UCSD
CAMPUS NOTICE
University of California, San Diego
 

PERSONNEL/BENEFITS OFFICE
March 30, 1993
PLEASE POST PLEASE POST
SPECIAL INSURANCE ENROLLMENT PERIOD FOR FAMILY MEMBERS
A special enrollment period will be conducted in April 1993, in which UC
will REQUIRE re-enrollment of all family members currently covered by
the UC-sponsored medical, dental, optical and legal insurance plans.
Family members who are not re-enrolled will lose coverage.
This special enrollment period is part of a system-wide effort to
computerize information on the family members covered under UC's group
insurance plans. In a time of soaring insurance costs, ready access to
this information will allow the University to realize significant savings
by eliminating coverage of ineligible dependents and by reducing the
amount of time spent manually verifying the eligibility of covered family
members.
In mid-April, UC Benefits will send an information packet to all
employees who have medical, dental, optical, and/or legal insurance.
Upon receipt of the packet, employees must complete and return the
enrollment form to ensure continued coverage for their family members.
Family members who are eligible but are not currently covered may also be
added.
All employees with two-party or family coverage must complete and return
the form promptly.
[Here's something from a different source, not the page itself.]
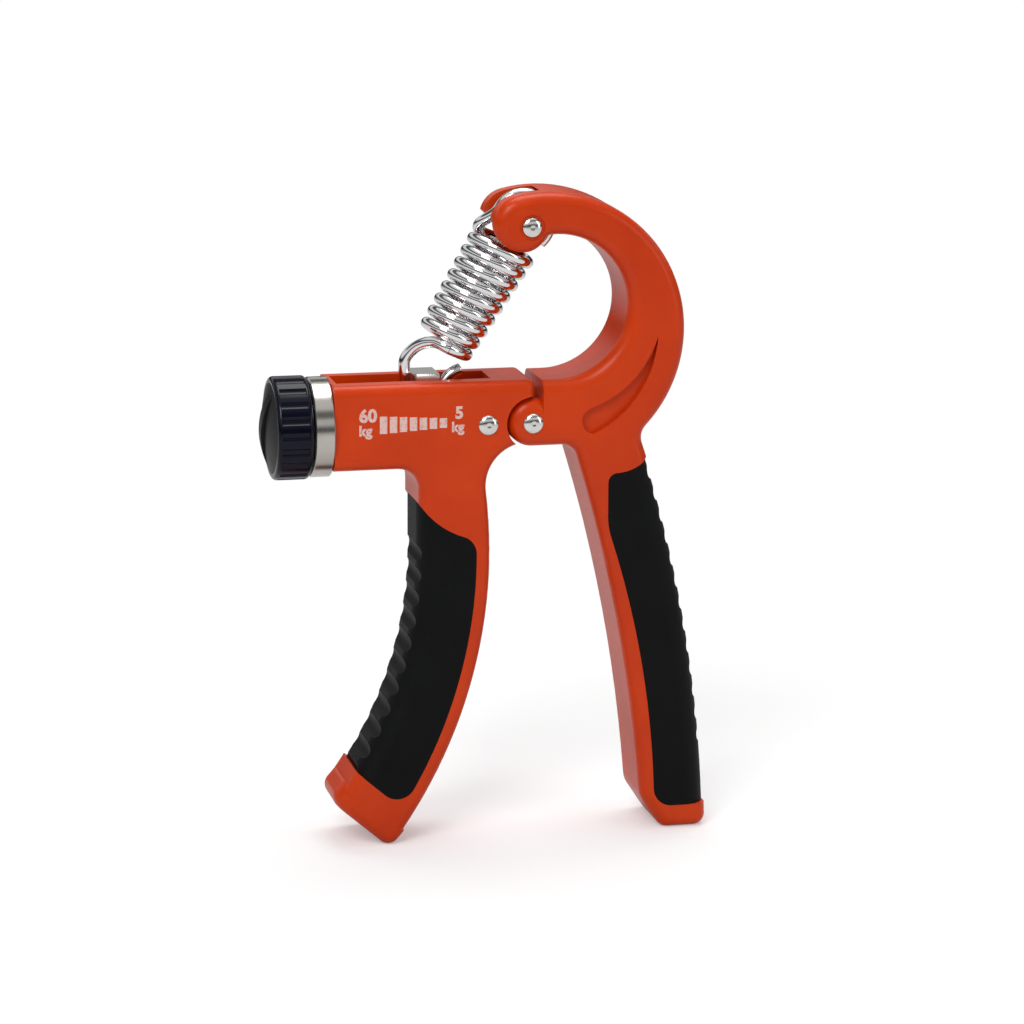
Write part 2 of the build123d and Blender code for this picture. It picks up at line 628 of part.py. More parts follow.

Coverage will be cancelled for family members who are
not enrolled during the special enrollment period.
1993 INSURANCE COMPANY CONTRACT RATE
A contract rate of 7.18% of the Insurance Company Contract (ICC) Fund for
all 1993 deposits has been negotiated with Metropolitan Life Insurance
Company. The 1993 contract expires January 5, 2000, and carries
staggered maturities occurring in 1998 and 1999.
Contributions invested in the ICC Fund during 1993 will be pooled with
existing money in the Fund to produce a blended rate of return that
reflects the average yield of all the contracts currently in force.
Assuming that deposits during 1993 follow anticipated contribution
trends, the University Treasurer estimates that the Fund will produce and
average an annualized yield of 8.21% in 1993.
Contract negotiations for the ICC Fund this year also included a
separate, new contract to cover approximately $17.4 million deposited in
the Fund under the 1988 contract with Confederated Life Insurance
Company, which expired on December 31, 1992. The issuer of the new
contract, Principal Mutual Life Insurance Company, has guaranteed a rate
of 7.15% for these maturing proceeds and the contract exprires April 1,
2002.
Metropolitan Life Insurance Company is the 2nd largest insurance company
in the United States, with assets of more than $150 billion as of
December 31, 1992. Principal Mutual Life Insurance Company, which also
maintains a very strong financial position and reputation within the
insurance industry, is the issuer of four of the other current ICC Fund
contracts. Both companies are rated A++ by Best & Company.
TREASURY DEPARTMENT LOWERS RATE ON U.S. SAVINGS BONDS
The U.S. Treasury Department announced on February 27, that the
guaranteed minimum rate on U.S. Series EE Savings Bonds would decrease
from 6% to 4% on bonds issued after March 1, 1993. Savings bonds
purchased before March 1, 1993, will continue to earn interest at the
previously guaranteed minimum rate until redemption or maturity.
According to the Treasury Department, the rate reduction is in response
to substantial declines in market interest rates over the past few
months.
Savings bonds that are held for more than five years continue to earn
interest at the higher of the guaranteed minimum rate in effect when the
bonds were purchased or market-based rates, which change every May and
November. The current market rate is 5.04%.